The USGCRP is a program Congress created to help coordinate the climate science programs of 13 federal agencies. The program works to “advance understanding of the changing Earth system” and facilitates the production of the National Climate Assessment and other reports. Its reports also help inform the work of international organizations such as the U.N. Intergovernmental Panel on Climate Change.
Kuperberg directed that office through the release of the fourth edition of the report, which detailed the potentially dire economic and health consequences for Americans should the country take little to no action to cut emissions and prepare for climate change’s effects, such as sea-level rise, droughts and hotter, longer-lasting heat waves.
The report, produced by federal and outside scientists, angered the White House, since President Trump has consistently downplayed the seriousness of the climate threat and the scientific consensus that human activities are playing the dominant role in warming the planet.

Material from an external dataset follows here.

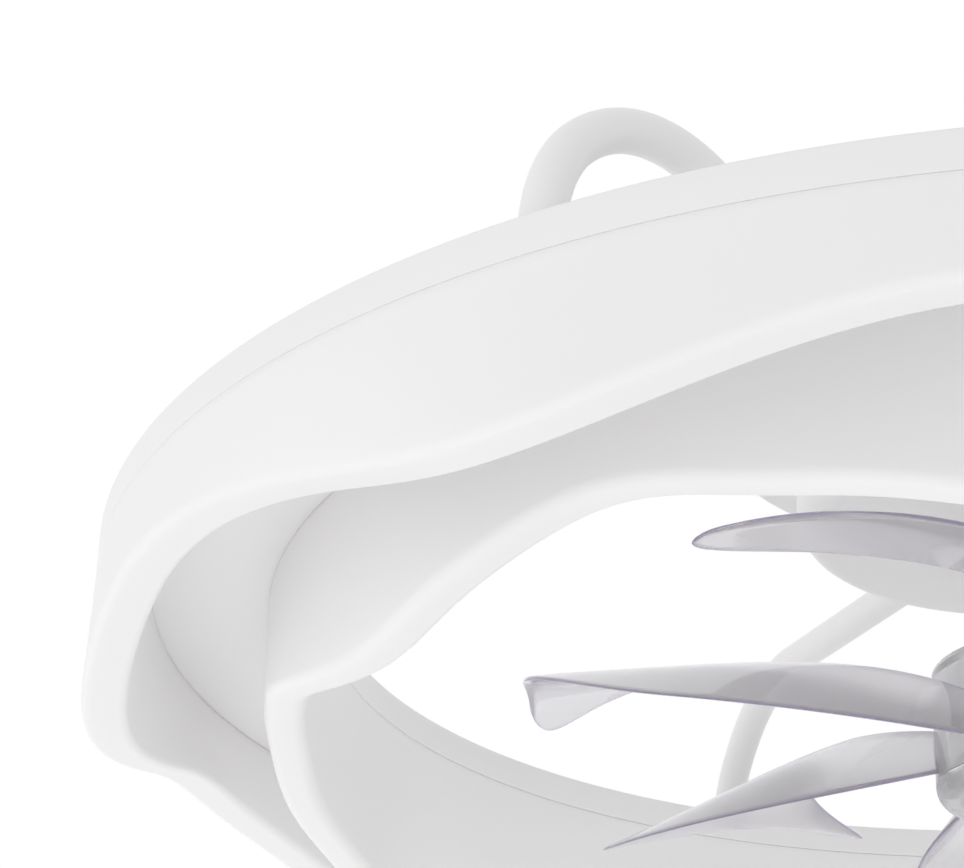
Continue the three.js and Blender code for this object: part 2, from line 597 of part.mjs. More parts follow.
// A point of the blade's middle surface: along runs 0 to 1 from root to tip, across -1 to 1 between edges.
function bladePoint(along, across) {
  const blend = (near, far) => THREE.MathUtils.lerp(near, far, (1 + across) / 2);
  const crown = 1 - across ** 2;
  const root = HUB_RADIUS + BLADE_ROOT_CLEAR;
  const tip = blend(BLADE_NEAR.tipRadius, BLADE_FAR.tipRadius) - BLADE_HOLLOW * crown;
  const azimuth = blend(along3(BLADE_NEAR.azimuth, along), along3(BLADE_FAR.azimuth, along));
  const level = blend(along3(BLADE_NEAR.level, along), along3(BLADE_FAR.level, along));
  return polar(azimuth, root + (tip - root) * along, hubTop + level + BLADE_CAMBER * crown * along);
}

// Where a line of the blade lies between the edges, -1 to 1, with the tip corners rounded.
function bladeAcross(along, side) {
  const into = Math.max(0, along - (1 - BLADE_CORNER)) / BLADE_CORNER;
  const cutOff = 1 - Math.sqrt(Math.max(0, 1 - into ** 2));
  const [near, far] = [BLADE_CORNER_NEAR * cutOff - 1, 1 - BLADE_CORNER_FAR * cutOff];
  return THREE.MathUtils.lerp(near, far, (1 + side) / 2);
}

function bladeGeometry() {
  const half = 0.5;
  const chordSteps = [-1, -0.5, 0, 0.5, 1];
  const section = new THREE.Shape([...chordSteps.map((t) => new THREE.Vector2(t, -half)),
    ...chordSteps.toReversed().map((t) => new THREE.Vector2(t, half))]);
  const options = { depth: 1, steps: BLADE_STEPS, bevelEnabled: false };
  const geometry = new THREE.ExtrudeGeometry(section, options);
  const position = geometry.getAttribute('position');
  const step = 1e-3;
  for (let i = 0; i < position.count; i += 1) {
    const along = 1 - Math.max(0, 1 - position.getZ(i)) ** BLADE_STEP_EASE;
    const across = bladeAcross(along, position.getX(i));
    const here = bladePoint(along, across);
    const alongDirection = bladePoint(along + step, across).sub(here);
    const acrossDirection = bladePoint(along, across + step).sub(here);
    const normal = alongDirection.cross(acrossDirection).normalize();
    const edge = position.getX(i) ** 2;
    const thick = THREE.MathUtils.lerp(BLADE_THICK, BLADE_EDGE, edge);
    here.addScaledVector(normal, position.getY(i) * thick);
    position.setXYZ(i, here.x, here.y, here.z);
  }
  return geometry;
}

// The tongue at a blade's root, which plugs into a slot in the hub wall.
function bladeTongue(clearance) {
  const middle = bladePoint(0, 0);
  const chord = bladePoint(0, 0.5).sub(bladePoint(0, -0.5)).normalize();
  const radial = new THREE.Vector3(middle.x, middle.y, 0).normalize();
  const across = new THREE.Vector3().crossVectors(radial, chord).normalize();
  const flat = new THREE.Vector3().crossVectors(across, radial).normalize();
  const depth = TONGUE_INSIDE + HUB_WALL + BLADE_ROOT_CLEAR + TONGUE_BITE;
  const tongue = new THREE.BoxGeometry(depth + 2 * clearance, TONGUE_LENGTH + 2 * clearance,
    TONGUE_THICK + 2 * clearance);
  const frame = new THREE.Matrix4().makeBasis(radial, flat, across);
  frame.setPosition(middle.clone().addScaledVector(radial, TONGUE_BITE - depth / 2));
  return tongue.applyMatrix4(frame);
}

function buildBlades() {
  const blade = join([bladeGeometry(), bladeTongue(0)]);
  for (let i = 0; i < BLADES; i += 1) {
    const mesh = addPiece(`blade_${i + 1}`, blade.clone(), clearPlastic());
    mesh.rotation.z = (-i * 2 * Math.PI) / BLADES;
  }
}

// ---- Hub, cap and nut ----
function buildHub() {
  const inner = HUB_RADIUS - HUB_WALL;
  const shell = turned([[HUB_RADIUS, hubBottom], [HUB_RADIUS, hubTop - HUB_BEVEL],
    [HUB_RADIUS - HUB_BEVEL, hubTop], [shaftHole, hubTop], [shaftHole, hubBossBottom],
    [HUB_BOSS_RADIUS, hubBossBottom], [HUB_BOSS_RADIUS, hubTop - HUB_WALL], [inner, hubTop - HUB_WALL],
    [inner, hubBottom]], HUB_SIDES);
  const slots = Array.from({ length: BLADES }, (_, i) => bladeTongue(GAP)
    .rotateZ((-i * 2 * Math.PI) / BLADES));
  addPiece('hub', cut(shell, slots), clearPlastic());
}

function buildHubCap() {
  const top = hubBottom - GAP;
  const bottom = top - CAP_DROP;
  const spigot = HUB_RADIUS - HUB_WALL - GAP;
  addPiece('hub_cap', turned([[0, bottom], ...lowerCorner(HUB_RADIUS, bottom, CAP_ROUND), [HUB_RADIUS, top],
    [spigot, top], [spigot, top + CAP_SPIGOT], [spigot - CAP_WALL, top + CAP_SPIGOT],
    [spigot - CAP_WALL, bottom + CAP_WALL], [0, bottom + CAP_WALL]], HUB_SIDES), clearPlastic());
}

function buildHubNut() {
  const low = hubBossBottom - GAP - HUB_NUT_HEIGHT;
  addPiece('hub_nut', hexNut(HUB_NUT_WIDTH, shaftHole, low, HUB_NUT_HEIGHT), zincSteel());
}

// ---- Tube arms with their nuts ----
class ArmPath extends THREE.Curve {
  constructor() {
    super();
    this.line = armLine();
  }

  getPoint(t, target = new THREE.Vector3()) {
    const { x, y } = this.line.getPoint(t);
    return target.set(x, y, 0);
  }
}

function buildArms() {
  const wall = new THREE.Shape(circlePoints(ARM_RADIUS, ARM_SIDES));
  wall.holes.push(new THREE.Path(circlePoints(ARM_BORE, ARM_BORE_SIDES)));
  const tube = new THREE.ExtrudeGeometry(wall, {
    steps: ARM_STEPS, extrudePath: new ArmPath(), bevelEnabled: false,
  });
  const innerNut = hexNut(ARM_NUT_WIDTH, ARM_RADIUS + GAP, 0, ARM_NUT_HEIGHT);
  const nutCorner = ARM_NUT_WIDTH / Math.sqrt(3);
  const nutRadius = Math.sqrt(cupInner ** 2 - nutCorner ** 2) - 2 * GAP;
  ARM_AZIMUTHS.forEach((azimuth, i) => {
    // In this group x is the radius, y the level and z the way across, and it stands at the arm's azimuth.
    const upright = new THREE.Group();
    const radial = outward(azimuth);
    upright.matrixAutoUpdate = false;
    upright.matrix.makeBasis(radial, new THREE.Vector3(0, 0, 1),
      new THREE.Vector3().crossVectors(radial, new THREE.Vector3(0, 0, 1)));
    fan.add(upright);
    addPiece(`tube_arm_${i + 1}`, tube.clone(), whitePaint(), upright);
    const cupNut = addPiece(`arm_cup_nut_${i + 1}`, innerNut.clone(), zincSteel(), upright);
    cupNut.rotation.set(0, -Math.PI / 2, armClimb(), 'ZYX');
    cupNut.position.set(nutRadius, armLevel(nutRadius), 0);
    const ringNut = addPiece(`arm_ring_nut_${i + 1}`, innerNut.clone(), zincSteel());
    ringNut.position.copy(polar(azimuth, armLeg, ringTop - RING_SHEET - GAP - ARM_NUT_HEIGHT));
    ringNut.rotation.z = -radians(azimuth);
  });
}

// ---- Ring lamp: sheet chassis, base plate, light boards and the two strands ----
function buildRing() {
  const [outer, inner] = [RING_RADIUS - RING_SHEET, ringInner + RING_SHEET];
  const channel = turned([[RING_RADIUS, ringBottom], [RING_RADIUS, ringTop], [ringInner, ringTop],
    [ringInner, ringBottom], [inner, ringBottom], [inner, ringTop - RING_SHEET],
    [outer, ringTop - RING_SHEET], [outer, ringBottom]], ringSides);
  const under = ringTop - RING_SHEET - 1;
  const armHoles = ARM_AZIMUTHS.map((azimuth) => drill(azimuth, armLeg, ARM_RADIUS + GAP,
    under, ringTop + 1, SMALL));
  const screwHoles = RING_SCREW_AZIMUTHS.map((azimuth) => drill(azimuth, ringScrewCircle,
    RING_SHANK_RADIUS + GAP, under, ringTop + 1));
  addPiece('ring_chassis', cut(channel, [...armHoles, ...screwHoles]), whitePaint());

  const [plateInner, plateOuter] = [inner + BASE_PLATE_INSET, outer - BASE_PLATE_INSET];
  const sheet = annulus(plateInner, plateOuter, ringBottom, basePlateTop, ringSides);
  const plateHoles = RING_SCREW_AZIMUTHS.map((azimuth) => drill(azimuth, ringScrewCircle,
    RING_SHANK_RADIUS + GAP, ringBottom - 1, basePlateTop + 1));
  addPiece('ring_base_plate', cut(sheet, plateHoles), whitePaint());
}

function buildRingScrews() {
  const spacerHigh = ringTop - RING_SHEET - GAP;
  const spacerLow = basePlateTop + GAP;
  RING_SCREW_AZIMUTHS.forEach((azimuth, i) => {
    const place = polar(azimuth, ringScrewCircle, 0);
    const spacer = addPiece(`ring_spacer_${i + 1}`,
      annulus(RING_SHANK_RADIUS + GAP, SPACER_RADIUS, spacerLow, spacerHigh, TINY), zincSteel());
    spacer.position.copy(place);
    const under = ringTop + GAP;
    const pan = panScrew(RING_SHANK_RADIUS, RING_HEAD_RADIUS, RING_HEAD_HEIGHT, under, under - ringBottom);
    addPiece(`ring_screw_${i + 1}`, pan, zincSteel()).position.copy(place);
  });
}

// A mean with swings that repeat round the ring, at an azimuth.
function wave({ mean, swings, crests }, azimuth) {
  return swings.reduce((sum, swing, i) => sum
    + swing * Math.cos((i + 1) * WAVES * radians(azimuth - crests[i])), mean);
}

// How far a wall has moved from its top edge to its crease, at a share of its height.
const wallEase = (share) => share ** WALL_POWER;

// One strand: a channel with a narrow floor whose radius and depth swing round the ring.
function strandGeometry({ top, lipSide, width, radius, depth }) {
  const face = [0, 0.4, 0.75, 1];
  const cavity = [0, 0.55, 1];
  // Each section point: the wall it belongs to (1 outer, -1 inner), its share of the height, and its side
  // of the wall (0 the visible face, 1 the cavity face), or a point of the lip at the top.
  const onWall = (wall, inside) => (share) => ({ wall, share, inside });
  const section = [
    ...face.toReversed().map(onWall(1, 0)),
    ...(lipSide > 0 ? lipPoints(1) : []),
    ...cavity.slice(lipSide > 0 ? 1 : 0).map(onWall(1, 1)),
    ...cavity.slice(lipSide < 0 ? 1 : 0).toReversed().map(onWall(-1, 1)),
    ...(lipSide < 0 ? lipPoints(-1).toReversed() : []),
    ...face.map(onWall(-1, 0)),
  ];
  const profile = section.map((_, i) => [1 + i, i]);
  const geometry = turned(profile, ringSides);
  const position = geometry.getAttribute('position');
  for (let i = 0; i < position.count; i += 1) {
    const point = section[Math.round(position.getZ(i))];
    const azimuth = THREE.MathUtils.radToDeg(Math.atan2(-position.getX(i), -position.getY(i)));
    const crease = wave(radius, azimuth) - (point.wall > 0 ? 0 : width);
    const rim = top[point.wall > 0 ? 0 : 1];
    const floor = ringTop - wave(depth, azimuth);
    const thick = point.inside * STRAND_WALL;
    let place = THREE.MathUtils.lerp(rim, crease, wallEase(point.share)) - point.wall * thick;
    let level = THREE.MathUtils.lerp(strandTop, floor + thick, point.share);
    if (point.lip) {
      place = rim - point.wall * point.lip.inset;
      level = strandTop + point.lip.rise;
    }
    const spot = polar(azimuth, place, level);
    position.setXYZ(i, spot.x, spot.y, spot.z);
  }
  return geometry;
}

// The lip that stands up from the top edge of a wall, inside the sheet of the chassis.
function lipPoints(wall) {
  const near = RING_SHEET + GAP;
  const far = near + STRAND_LIP_THICK;
  return [{ inset: near, rise: 0 }, { inset: near, rise: STRAND_LIP }, { inset: far, rise: STRAND_LIP }]
    .map((lip) => ({ wall, share: 0, inside: 0, lip }));
}

function buildLamp() {
  for (const [name, strand] of Object.entries(STRANDS)) {
    addPiece(name, strandGeometry(strand), milkAcrylic());
  }
  const boardHigh = ringBottom - GAP;
  const lipClear = RING_SHEET + GAP + STRAND_LIP_THICK + BOARD_CLEAR;
  const wallClear = STRAND_WALL + BOARD_CLEAR;
  const [outer, inner] = [STRANDS.diffuser_outer.top, STRANDS.diffuser_inner.top];
  addPiece('led_board_outer', annulus(outer[1] + wallClear, outer[0] - lipClear, boardHigh - BOARD_THICK,
    boardHigh, MEDIUM), boardWhite());
  addPiece('led_board_inner', annulus(inner[1] + lipClear, inner[0] - wallClear, boardHigh - BOARD_THICK,
    boardHigh, MEDIUM), boardWhite());
}

buildBracket();
buildTier();
buildCanopyScrews();
buildCup();
buildCupScrews();
buildElectrics();
buildStem();
buildMotorBase();
buildMotorScrews();
buildStator();
buildBearings();
buildBell();
buildShaft();
buildHub();
buildHubCap();
buildHubNut();
buildBlades();
buildArms();
buildRing();
buildRingScrews();
buildLamp();

export default fan;
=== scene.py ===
"""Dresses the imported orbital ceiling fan: two smooth wavy light strands under a painted ring, bent tube arms,
a stepped canopy, and a clear hub with swept blades.

Lengths are in millimetres and become metres in the meshes. An azimuth runs from the near side to the left."""

import math

import bmesh
import bpy
import numpy as np
from mathutils import Matrix, Vector


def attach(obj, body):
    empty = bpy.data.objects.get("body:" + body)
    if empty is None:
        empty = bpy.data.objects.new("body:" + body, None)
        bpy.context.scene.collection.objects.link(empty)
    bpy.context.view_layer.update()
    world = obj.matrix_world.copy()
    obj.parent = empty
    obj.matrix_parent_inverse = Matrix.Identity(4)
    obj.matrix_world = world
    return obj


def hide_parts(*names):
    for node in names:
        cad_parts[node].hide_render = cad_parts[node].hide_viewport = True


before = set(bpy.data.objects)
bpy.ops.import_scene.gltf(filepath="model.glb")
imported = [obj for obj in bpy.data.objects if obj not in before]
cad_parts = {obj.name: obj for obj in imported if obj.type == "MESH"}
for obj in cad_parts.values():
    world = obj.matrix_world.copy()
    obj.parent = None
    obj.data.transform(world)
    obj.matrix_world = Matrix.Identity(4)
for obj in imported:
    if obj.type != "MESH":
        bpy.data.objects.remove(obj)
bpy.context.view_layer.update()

MM = 0.001
# Points nearer than the first, in metres, are one point; a profile point nearer than the second, in
# millimetres, lies on the axis
SAME_POINT = 1e-7
ON_AXIS = 1e-6
SHARP_DEGREES = 35.0
CORNER_STEP_DEGREES = 15
LEAST_CORNER_STEPS = 3

# ---- Sizes, the same as the solids have ----
GAP = 0.3
# Two more for the scene alone: what is left of a gap at a seam that looks closed, and how far the end of
# a screw or a round stops short of a face
SEAM = 0.05
FACE_CLEAR = 0.1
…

Kuperberg’s removal was confirmed by a current federal official and a former White House official, both of whom spoke on the condition of anonymity because they were not authorized to comment on the matter. It was also confirmed by Don Wuebbles, a climate scientist at the University of Illinois who was director of the Fourth National Climate Assessment and is a friend of Kuperberg’s.
His dismissal comes just as climate scientist Betsy Weatherhead takes over as the federal coordinator of the next assessment, which is just getting underway. Weatherhead will work with the USGCRP but be formally located within the U.S. Geological Survey. While the bulk of the work on the report will take place under Joe Biden’s administration, government officials are starting to select which scientists will participate in writing it now, with the first deadline for author nominations coming up on Saturday.
Removing Kuperberg could allow the White House to insert someone whose climate science views more closely align with Trump’s.
The removal comes in the wake of the hiring of two recent high-level political officials at the National Oceanic and Atmospheric Administration (NOAA), David Legates and Ryan Maue, who are on the record challenging the seriousness of climate change.